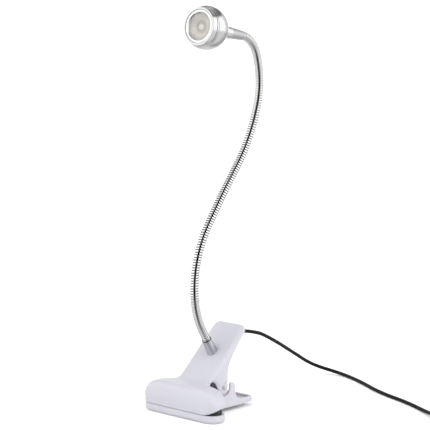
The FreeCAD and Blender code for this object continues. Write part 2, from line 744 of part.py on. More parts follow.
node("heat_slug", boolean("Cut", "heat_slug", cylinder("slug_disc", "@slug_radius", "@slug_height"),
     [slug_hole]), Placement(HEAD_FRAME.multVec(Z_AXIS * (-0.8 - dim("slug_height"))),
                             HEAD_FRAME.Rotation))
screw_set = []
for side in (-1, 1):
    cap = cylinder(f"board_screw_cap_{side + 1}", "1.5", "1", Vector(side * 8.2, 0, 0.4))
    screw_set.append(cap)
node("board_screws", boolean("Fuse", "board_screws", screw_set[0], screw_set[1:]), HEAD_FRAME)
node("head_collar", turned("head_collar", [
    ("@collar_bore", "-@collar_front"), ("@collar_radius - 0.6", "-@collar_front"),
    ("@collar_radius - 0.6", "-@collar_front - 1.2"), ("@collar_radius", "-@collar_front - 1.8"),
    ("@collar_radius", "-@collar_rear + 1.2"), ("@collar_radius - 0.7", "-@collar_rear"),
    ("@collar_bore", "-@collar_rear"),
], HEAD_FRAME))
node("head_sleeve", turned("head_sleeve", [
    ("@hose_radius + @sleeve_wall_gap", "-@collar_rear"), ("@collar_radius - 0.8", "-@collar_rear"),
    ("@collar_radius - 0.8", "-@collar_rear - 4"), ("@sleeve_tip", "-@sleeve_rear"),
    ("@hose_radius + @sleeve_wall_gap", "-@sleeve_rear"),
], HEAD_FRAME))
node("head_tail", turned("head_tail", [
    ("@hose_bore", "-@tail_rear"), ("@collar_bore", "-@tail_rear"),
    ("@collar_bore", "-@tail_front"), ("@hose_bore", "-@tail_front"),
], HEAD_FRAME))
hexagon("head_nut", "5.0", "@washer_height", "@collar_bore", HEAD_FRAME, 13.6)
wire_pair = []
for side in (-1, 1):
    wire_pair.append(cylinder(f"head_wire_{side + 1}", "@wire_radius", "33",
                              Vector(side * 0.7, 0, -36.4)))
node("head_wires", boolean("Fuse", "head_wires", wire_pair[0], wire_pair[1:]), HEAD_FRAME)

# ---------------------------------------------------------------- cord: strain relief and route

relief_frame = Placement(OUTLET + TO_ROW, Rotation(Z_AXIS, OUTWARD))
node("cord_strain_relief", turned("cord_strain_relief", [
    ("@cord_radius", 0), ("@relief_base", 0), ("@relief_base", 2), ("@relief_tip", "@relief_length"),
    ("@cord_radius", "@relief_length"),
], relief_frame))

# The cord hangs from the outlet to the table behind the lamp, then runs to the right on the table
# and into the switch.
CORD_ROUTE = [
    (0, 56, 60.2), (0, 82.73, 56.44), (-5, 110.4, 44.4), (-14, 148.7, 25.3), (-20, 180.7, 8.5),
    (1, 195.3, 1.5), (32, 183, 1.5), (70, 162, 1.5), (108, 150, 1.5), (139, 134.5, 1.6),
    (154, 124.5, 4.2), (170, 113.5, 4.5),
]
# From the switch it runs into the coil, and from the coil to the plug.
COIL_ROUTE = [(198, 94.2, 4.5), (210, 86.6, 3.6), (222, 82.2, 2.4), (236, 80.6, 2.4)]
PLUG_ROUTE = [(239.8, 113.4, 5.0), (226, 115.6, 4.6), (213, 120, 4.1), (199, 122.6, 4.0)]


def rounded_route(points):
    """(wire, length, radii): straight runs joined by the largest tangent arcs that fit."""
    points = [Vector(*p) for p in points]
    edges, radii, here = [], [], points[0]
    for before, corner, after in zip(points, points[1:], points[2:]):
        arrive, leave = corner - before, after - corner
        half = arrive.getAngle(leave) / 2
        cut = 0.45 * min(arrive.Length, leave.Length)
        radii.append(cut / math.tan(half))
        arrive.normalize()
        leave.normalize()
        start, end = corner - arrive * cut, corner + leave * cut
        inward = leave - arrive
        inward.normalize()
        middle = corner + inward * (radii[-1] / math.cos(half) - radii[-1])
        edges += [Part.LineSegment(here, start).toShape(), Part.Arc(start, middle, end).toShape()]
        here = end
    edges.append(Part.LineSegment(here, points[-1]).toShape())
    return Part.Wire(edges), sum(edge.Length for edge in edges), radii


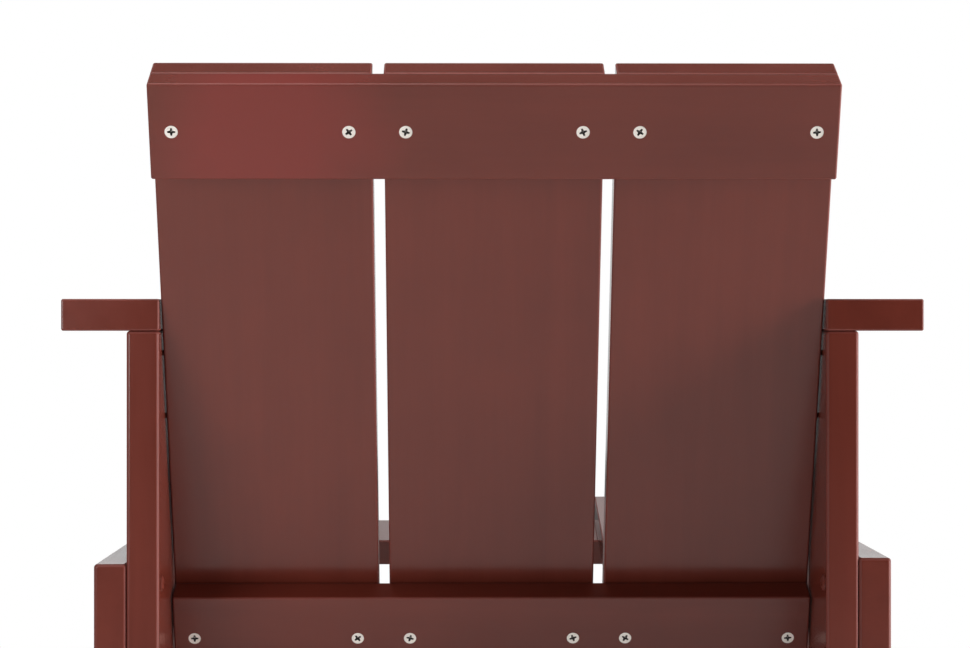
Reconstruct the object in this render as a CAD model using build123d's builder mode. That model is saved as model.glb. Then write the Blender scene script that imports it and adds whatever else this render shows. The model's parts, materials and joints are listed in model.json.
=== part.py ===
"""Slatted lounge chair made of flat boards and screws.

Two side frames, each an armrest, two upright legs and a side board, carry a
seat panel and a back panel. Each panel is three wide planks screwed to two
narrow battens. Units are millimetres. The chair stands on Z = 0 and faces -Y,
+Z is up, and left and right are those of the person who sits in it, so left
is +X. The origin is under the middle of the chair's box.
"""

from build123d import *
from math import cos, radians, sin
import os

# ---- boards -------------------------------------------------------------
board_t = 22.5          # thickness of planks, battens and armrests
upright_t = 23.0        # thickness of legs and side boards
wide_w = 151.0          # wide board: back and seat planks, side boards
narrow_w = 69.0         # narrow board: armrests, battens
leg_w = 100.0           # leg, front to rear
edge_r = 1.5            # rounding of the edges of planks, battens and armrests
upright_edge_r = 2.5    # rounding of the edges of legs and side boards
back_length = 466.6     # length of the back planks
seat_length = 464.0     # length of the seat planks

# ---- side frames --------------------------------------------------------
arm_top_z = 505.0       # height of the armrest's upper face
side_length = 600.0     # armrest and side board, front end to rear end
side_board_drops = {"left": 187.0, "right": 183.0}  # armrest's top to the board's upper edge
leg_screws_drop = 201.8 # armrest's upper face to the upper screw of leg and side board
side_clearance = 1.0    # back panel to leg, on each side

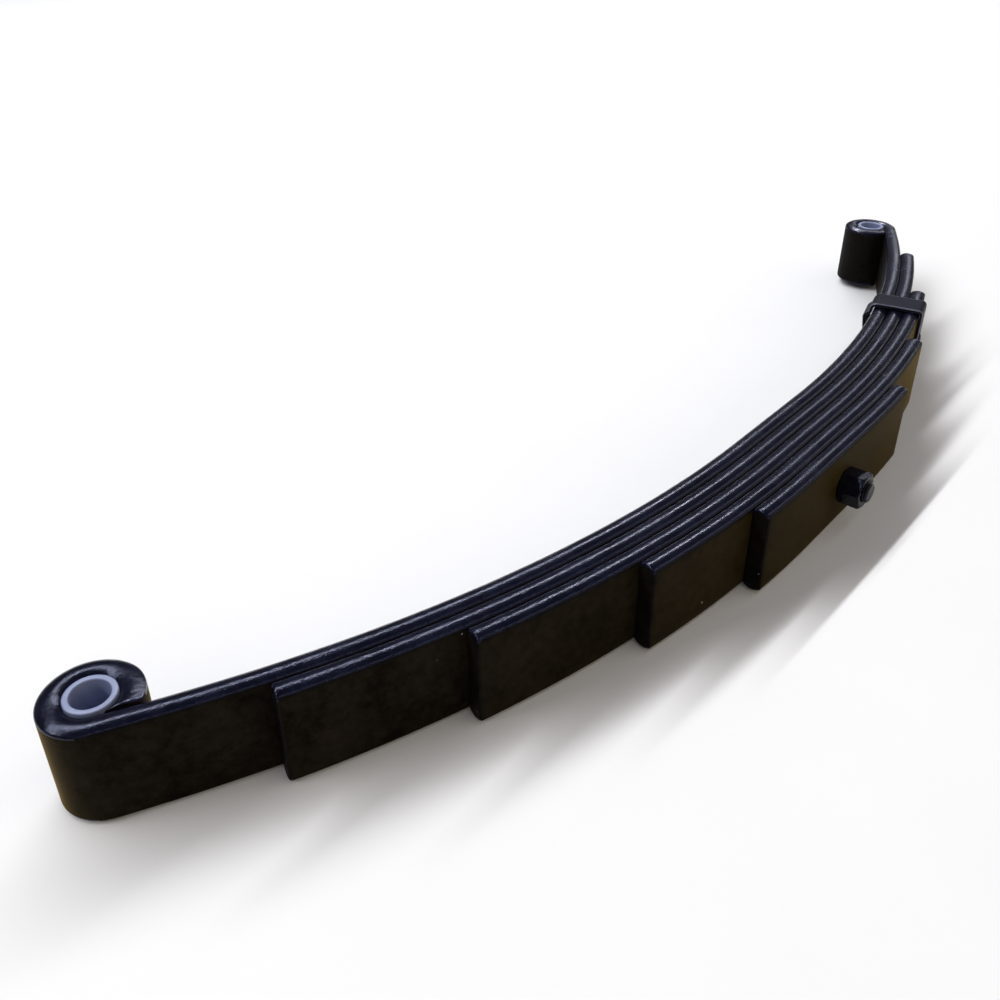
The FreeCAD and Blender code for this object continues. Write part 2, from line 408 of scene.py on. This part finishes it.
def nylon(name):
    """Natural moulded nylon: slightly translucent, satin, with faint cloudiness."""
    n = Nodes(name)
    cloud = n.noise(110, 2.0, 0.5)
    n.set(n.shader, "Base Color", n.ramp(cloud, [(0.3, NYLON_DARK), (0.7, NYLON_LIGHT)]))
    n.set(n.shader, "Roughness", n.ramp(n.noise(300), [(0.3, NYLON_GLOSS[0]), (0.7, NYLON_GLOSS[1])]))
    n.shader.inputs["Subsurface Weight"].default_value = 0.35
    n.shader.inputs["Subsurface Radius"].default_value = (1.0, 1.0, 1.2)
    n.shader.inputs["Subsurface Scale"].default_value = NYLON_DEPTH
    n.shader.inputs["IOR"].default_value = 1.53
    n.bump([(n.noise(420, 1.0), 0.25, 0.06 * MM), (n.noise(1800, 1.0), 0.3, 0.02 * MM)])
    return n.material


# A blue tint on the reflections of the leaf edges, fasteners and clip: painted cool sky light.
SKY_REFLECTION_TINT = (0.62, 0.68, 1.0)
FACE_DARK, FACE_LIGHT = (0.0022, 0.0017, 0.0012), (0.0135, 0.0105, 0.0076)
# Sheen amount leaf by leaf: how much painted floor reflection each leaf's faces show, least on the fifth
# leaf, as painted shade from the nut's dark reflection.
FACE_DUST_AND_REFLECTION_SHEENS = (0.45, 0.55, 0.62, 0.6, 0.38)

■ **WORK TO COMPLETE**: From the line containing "part finishes it." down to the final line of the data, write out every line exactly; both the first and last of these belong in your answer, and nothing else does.

■ **OUTPUT**:
The FreeCAD and Blender code for this object continues. Write part 2, from line 408 of scene.py on. This part finishes it.
def nylon(name):
    """Natural moulded nylon: slightly translucent, satin, with faint cloudiness."""
    n = Nodes(name)
    cloud = n.noise(110, 2.0, 0.5)
    n.set(n.shader, "Base Color", n.ramp(cloud, [(0.3, NYLON_DARK), (0.7, NYLON_LIGHT)]))
    n.set(n.shader, "Roughness", n.ramp(n.noise(300), [(0.3, NYLON_GLOSS[0]), (0.7, NYLON_GLOSS[1])]))
    n.shader.inputs["Subsurface Weight"].default_value = 0.35
    n.shader.inputs["Subsurface Radius"].default_value = (1.0, 1.0, 1.2)
    n.shader.inputs["Subsurface Scale"].default_value = NYLON_DEPTH
    n.shader.inputs["IOR"].default_value = 1.53
    n.bump([(n.noise(420, 1.0), 0.25, 0.06 * MM), (n.noise(1800, 1.0), 0.3, 0.02 * MM)])
    return n.material


# A blue tint on the reflections of the leaf edges, fasteners and clip: painted cool sky light.
SKY_REFLECTION_TINT = (0.62, 0.68, 1.0)
FACE_DARK, FACE_LIGHT = (0.0022, 0.0017, 0.0012), (0.0135, 0.0105, 0.0076)
# Sheen amount leaf by leaf: how much painted floor reflection each leaf's faces show, least on the fifth
# leaf, as painted shade from the nut's dark reflection.
FACE_DUST_AND_REFLECTION_SHEENS = (0.45, 0.55, 0.62, 0.6, 0.38)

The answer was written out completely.